• What to work on: Take the data below and copy exactly the lines starting at the one with "The build123d and" and finishing at the one with "drawer_front = chamfer(groove_edges, groove_chamfer)", both included.

======== Raw records ========

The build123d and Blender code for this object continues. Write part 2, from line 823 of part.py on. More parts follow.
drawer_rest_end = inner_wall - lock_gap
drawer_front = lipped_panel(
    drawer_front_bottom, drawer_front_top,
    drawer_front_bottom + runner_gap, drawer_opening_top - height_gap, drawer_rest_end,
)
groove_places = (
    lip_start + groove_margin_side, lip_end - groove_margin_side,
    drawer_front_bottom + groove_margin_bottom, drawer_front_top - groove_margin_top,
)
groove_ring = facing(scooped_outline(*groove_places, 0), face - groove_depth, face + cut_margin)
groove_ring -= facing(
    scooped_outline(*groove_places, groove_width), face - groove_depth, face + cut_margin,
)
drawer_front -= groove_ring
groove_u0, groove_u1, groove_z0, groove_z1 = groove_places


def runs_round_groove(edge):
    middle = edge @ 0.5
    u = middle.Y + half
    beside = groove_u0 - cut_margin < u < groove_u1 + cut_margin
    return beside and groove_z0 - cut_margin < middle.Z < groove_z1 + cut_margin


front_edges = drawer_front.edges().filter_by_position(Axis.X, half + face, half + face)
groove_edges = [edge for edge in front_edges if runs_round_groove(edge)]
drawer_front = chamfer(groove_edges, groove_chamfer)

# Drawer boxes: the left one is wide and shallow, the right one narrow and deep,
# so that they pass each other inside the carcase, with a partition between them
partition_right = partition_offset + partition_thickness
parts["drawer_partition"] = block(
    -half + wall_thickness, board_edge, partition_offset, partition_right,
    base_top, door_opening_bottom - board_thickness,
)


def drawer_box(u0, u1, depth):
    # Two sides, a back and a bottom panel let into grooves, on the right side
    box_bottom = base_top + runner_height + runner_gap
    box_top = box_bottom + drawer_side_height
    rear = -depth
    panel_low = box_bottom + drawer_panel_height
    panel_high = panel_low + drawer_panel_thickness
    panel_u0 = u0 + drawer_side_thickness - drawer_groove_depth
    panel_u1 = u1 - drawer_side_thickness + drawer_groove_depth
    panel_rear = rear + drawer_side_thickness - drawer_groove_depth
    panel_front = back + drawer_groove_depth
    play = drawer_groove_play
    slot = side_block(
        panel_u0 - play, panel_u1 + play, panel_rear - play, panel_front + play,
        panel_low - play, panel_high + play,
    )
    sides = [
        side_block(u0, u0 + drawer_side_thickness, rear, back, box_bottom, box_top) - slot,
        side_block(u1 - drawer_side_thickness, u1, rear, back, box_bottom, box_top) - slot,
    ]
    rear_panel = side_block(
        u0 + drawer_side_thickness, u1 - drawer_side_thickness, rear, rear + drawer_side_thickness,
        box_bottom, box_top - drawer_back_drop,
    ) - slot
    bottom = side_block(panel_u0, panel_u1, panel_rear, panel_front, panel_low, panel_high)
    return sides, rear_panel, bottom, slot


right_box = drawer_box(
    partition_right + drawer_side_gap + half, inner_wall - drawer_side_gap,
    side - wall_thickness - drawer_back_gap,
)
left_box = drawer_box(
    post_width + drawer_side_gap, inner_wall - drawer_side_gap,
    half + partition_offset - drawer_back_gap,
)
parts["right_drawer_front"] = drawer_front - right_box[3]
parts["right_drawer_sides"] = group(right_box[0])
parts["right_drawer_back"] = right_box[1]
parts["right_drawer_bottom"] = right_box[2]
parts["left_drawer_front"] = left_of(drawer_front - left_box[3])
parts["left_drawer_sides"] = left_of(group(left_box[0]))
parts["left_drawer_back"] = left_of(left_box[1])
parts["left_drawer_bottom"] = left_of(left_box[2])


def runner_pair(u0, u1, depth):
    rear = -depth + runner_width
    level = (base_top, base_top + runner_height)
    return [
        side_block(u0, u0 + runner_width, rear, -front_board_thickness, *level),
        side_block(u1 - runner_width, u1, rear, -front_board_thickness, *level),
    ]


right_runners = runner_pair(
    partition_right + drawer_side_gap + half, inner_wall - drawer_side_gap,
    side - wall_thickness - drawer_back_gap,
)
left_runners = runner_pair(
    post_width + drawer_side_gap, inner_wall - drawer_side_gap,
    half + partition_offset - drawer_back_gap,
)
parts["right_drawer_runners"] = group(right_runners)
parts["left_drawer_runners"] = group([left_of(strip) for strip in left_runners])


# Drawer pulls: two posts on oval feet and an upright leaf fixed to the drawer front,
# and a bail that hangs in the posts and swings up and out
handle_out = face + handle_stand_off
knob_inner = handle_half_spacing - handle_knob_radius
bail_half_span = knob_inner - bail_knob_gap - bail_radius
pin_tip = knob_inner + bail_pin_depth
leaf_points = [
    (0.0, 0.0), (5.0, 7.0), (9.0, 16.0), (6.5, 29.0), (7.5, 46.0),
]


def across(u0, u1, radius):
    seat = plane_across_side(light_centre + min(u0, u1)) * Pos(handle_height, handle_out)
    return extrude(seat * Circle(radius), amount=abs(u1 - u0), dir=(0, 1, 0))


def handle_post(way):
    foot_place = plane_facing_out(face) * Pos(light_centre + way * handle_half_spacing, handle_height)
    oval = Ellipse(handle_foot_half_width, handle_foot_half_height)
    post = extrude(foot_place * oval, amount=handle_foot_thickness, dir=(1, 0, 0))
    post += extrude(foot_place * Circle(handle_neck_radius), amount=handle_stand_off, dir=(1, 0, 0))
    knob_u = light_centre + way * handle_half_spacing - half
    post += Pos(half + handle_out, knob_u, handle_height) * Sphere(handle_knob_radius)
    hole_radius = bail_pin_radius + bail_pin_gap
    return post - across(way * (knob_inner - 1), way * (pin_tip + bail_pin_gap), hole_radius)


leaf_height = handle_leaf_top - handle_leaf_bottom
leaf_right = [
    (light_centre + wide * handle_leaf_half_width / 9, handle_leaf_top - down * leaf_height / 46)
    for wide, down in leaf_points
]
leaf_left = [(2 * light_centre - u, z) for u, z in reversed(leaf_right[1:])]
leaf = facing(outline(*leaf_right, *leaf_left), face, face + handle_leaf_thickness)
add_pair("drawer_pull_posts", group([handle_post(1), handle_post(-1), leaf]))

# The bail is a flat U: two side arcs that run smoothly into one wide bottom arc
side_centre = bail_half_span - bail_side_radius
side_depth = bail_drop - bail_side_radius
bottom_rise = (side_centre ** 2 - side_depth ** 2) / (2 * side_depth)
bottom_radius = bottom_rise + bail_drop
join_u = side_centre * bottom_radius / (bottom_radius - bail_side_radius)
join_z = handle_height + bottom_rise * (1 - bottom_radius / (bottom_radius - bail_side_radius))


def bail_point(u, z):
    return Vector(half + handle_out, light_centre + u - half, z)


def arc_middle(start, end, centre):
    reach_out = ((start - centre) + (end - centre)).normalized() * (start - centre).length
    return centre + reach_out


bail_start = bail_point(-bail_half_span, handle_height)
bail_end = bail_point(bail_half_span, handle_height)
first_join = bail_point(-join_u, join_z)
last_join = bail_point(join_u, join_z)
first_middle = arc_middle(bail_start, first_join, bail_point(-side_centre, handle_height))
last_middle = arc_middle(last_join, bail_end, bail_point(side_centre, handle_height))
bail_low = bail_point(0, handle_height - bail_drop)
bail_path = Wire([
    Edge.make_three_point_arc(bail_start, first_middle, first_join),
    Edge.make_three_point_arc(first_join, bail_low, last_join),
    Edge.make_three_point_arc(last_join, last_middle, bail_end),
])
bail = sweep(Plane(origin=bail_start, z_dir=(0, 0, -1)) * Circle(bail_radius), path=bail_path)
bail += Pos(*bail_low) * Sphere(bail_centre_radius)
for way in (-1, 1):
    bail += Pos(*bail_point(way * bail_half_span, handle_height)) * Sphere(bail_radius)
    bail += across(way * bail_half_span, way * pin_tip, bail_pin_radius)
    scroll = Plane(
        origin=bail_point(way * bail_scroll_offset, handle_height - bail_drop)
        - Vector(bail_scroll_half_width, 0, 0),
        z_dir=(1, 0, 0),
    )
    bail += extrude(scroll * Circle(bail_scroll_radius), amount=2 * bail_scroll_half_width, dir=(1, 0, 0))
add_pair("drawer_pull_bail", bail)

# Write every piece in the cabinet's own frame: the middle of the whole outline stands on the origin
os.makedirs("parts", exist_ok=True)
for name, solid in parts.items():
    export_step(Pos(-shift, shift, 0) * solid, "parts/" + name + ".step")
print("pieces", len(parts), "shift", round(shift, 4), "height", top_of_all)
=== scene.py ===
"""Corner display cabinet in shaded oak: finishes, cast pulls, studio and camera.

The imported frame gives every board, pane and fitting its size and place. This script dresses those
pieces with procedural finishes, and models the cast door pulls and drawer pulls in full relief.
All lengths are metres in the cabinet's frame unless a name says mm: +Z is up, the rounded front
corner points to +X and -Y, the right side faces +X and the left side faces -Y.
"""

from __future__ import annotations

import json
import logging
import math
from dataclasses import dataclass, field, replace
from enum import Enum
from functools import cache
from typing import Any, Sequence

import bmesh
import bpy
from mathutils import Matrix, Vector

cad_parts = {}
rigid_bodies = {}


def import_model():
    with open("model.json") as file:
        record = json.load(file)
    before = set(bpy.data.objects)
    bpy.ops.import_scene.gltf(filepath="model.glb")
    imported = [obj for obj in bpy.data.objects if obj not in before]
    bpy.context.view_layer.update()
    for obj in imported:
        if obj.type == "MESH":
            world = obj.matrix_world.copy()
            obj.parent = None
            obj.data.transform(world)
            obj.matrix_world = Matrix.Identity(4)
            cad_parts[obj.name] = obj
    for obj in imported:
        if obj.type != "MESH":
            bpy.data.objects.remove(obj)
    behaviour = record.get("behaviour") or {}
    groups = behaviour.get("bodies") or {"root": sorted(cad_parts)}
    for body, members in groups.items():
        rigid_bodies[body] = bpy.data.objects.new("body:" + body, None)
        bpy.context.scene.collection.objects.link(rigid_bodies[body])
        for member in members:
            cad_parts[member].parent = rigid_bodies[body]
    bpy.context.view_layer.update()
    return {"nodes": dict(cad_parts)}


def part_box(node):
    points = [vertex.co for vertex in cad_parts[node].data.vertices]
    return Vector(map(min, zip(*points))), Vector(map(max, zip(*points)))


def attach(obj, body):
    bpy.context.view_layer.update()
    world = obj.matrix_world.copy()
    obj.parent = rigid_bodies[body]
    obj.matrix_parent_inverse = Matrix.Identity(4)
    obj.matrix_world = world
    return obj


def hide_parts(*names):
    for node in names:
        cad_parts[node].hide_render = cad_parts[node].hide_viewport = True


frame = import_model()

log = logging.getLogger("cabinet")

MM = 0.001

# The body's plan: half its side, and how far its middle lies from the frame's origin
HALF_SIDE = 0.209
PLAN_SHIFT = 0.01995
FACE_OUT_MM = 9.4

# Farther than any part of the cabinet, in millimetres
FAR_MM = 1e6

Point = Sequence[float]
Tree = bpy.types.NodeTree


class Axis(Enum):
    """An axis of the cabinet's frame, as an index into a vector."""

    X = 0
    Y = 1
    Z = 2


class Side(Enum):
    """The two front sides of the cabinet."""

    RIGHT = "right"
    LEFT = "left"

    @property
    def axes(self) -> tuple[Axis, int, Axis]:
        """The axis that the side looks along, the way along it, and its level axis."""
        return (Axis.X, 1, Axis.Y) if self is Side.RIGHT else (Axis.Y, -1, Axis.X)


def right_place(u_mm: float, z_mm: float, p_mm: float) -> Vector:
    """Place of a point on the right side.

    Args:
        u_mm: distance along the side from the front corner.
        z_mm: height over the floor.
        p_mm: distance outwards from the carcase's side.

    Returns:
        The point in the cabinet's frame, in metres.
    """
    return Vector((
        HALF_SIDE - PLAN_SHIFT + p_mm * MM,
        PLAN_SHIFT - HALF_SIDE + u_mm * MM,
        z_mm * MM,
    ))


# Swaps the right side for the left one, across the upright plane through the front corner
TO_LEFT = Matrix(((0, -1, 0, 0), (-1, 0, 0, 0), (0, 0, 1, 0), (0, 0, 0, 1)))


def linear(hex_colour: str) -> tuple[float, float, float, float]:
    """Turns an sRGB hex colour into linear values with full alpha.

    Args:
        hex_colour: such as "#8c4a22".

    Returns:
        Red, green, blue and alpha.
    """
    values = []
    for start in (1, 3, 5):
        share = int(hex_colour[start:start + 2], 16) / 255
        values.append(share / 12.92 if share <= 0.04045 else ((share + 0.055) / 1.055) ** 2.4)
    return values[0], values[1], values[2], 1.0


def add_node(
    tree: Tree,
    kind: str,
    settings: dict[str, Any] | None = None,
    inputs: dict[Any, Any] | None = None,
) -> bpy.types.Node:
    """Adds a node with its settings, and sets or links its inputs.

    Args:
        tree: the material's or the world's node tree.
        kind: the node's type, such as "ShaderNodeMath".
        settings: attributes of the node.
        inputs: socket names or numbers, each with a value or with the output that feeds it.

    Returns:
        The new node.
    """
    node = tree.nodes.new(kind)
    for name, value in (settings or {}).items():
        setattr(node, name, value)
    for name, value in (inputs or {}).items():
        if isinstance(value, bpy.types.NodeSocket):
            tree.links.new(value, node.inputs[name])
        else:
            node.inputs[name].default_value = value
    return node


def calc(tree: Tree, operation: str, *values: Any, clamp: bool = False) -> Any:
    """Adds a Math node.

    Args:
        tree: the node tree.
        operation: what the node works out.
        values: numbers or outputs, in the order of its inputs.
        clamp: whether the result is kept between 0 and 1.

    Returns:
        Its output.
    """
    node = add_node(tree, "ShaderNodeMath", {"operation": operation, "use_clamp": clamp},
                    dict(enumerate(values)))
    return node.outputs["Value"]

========
======== Raw records ========

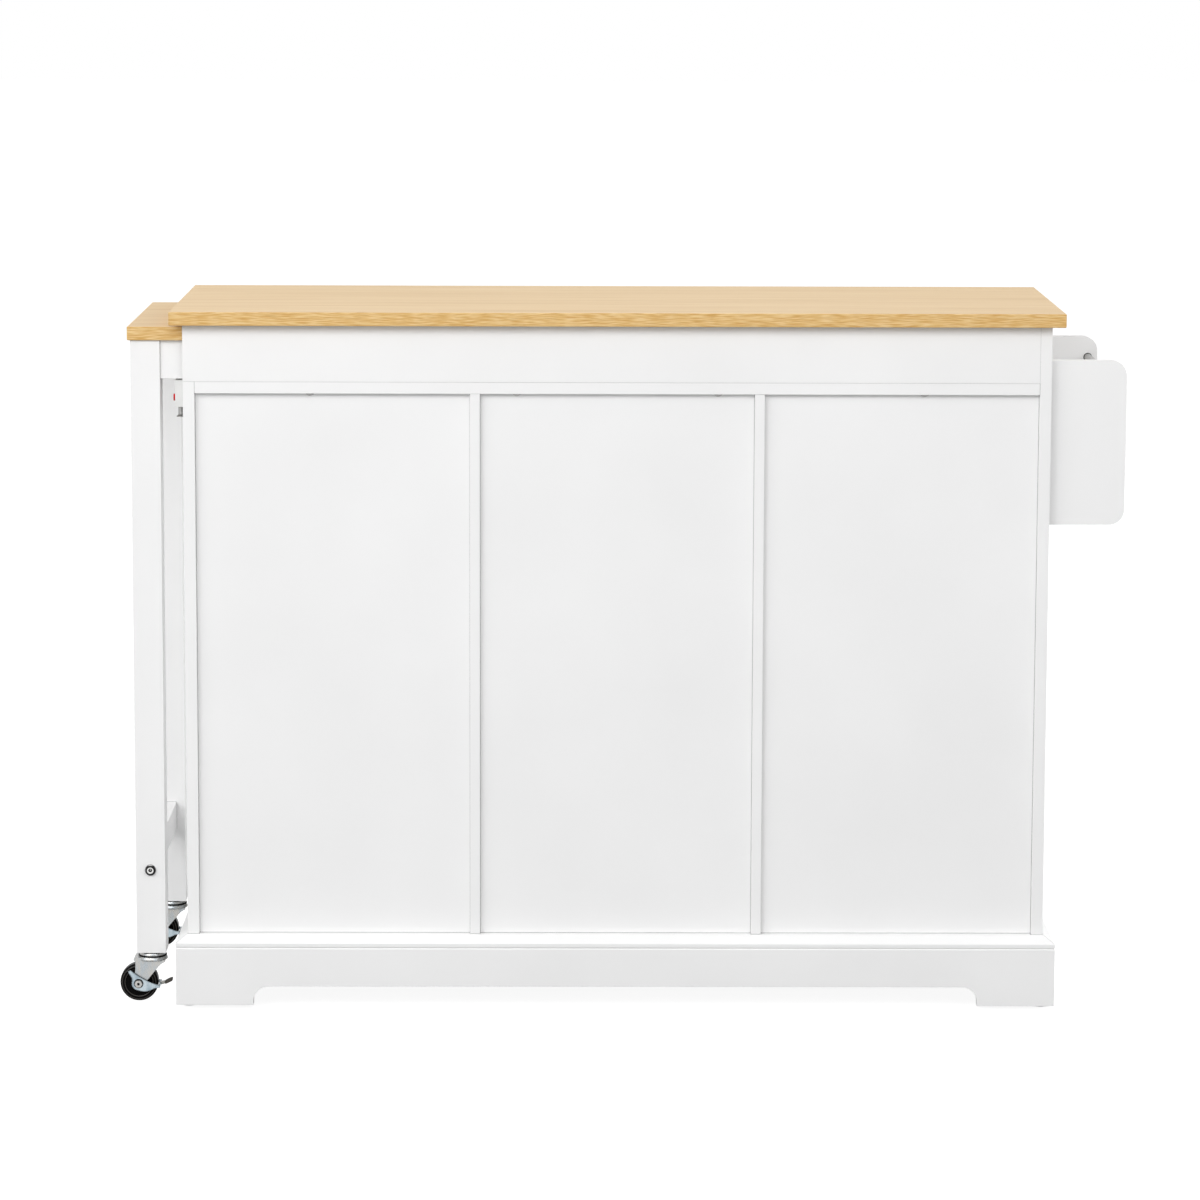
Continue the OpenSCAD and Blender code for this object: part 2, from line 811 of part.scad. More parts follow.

========
======== Raw records ========

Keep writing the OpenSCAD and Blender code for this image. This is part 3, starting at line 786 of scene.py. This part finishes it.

========

• Response to the task:
The build123d and Blender code for this object continues. Write part 2, from line 823 of part.py on. More parts follow.
drawer_rest_end = inner_wall - lock_gap
drawer_front = lipped_panel(
    drawer_front_bottom, drawer_front_top,
    drawer_front_bottom + runner_gap, drawer_opening_top - height_gap, drawer_rest_end,
)
groove_places = (
    lip_start + groove_margin_side, lip_end - groove_margin_side,
    drawer_front_bottom + groove_margin_bottom, drawer_front_top - groove_margin_top,
)
groove_ring = facing(scooped_outline(*groove_places, 0), face - groove_depth, face + cut_margin)
groove_ring -= facing(
    scooped_outline(*groove_places, groove_width), face - groove_depth, face + cut_margin,
)
drawer_front -= groove_ring
groove_u0, groove_u1, groove_z0, groove_z1 = groove_places


def runs_round_groove(edge):
    middle = edge @ 0.5
    u = middle.Y + half
    beside = groove_u0 - cut_margin < u < groove_u1 + cut_margin
    return beside and groove_z0 - cut_margin < middle.Z < groove_z1 + cut_margin


front_edges = drawer_front.edges().filter_by_position(Axis.X, half + face, half + face)
groove_edges = [edge for edge in front_edges if runs_round_groove(edge)]
drawer_front = chamfer(groove_edges, groove_chamfer)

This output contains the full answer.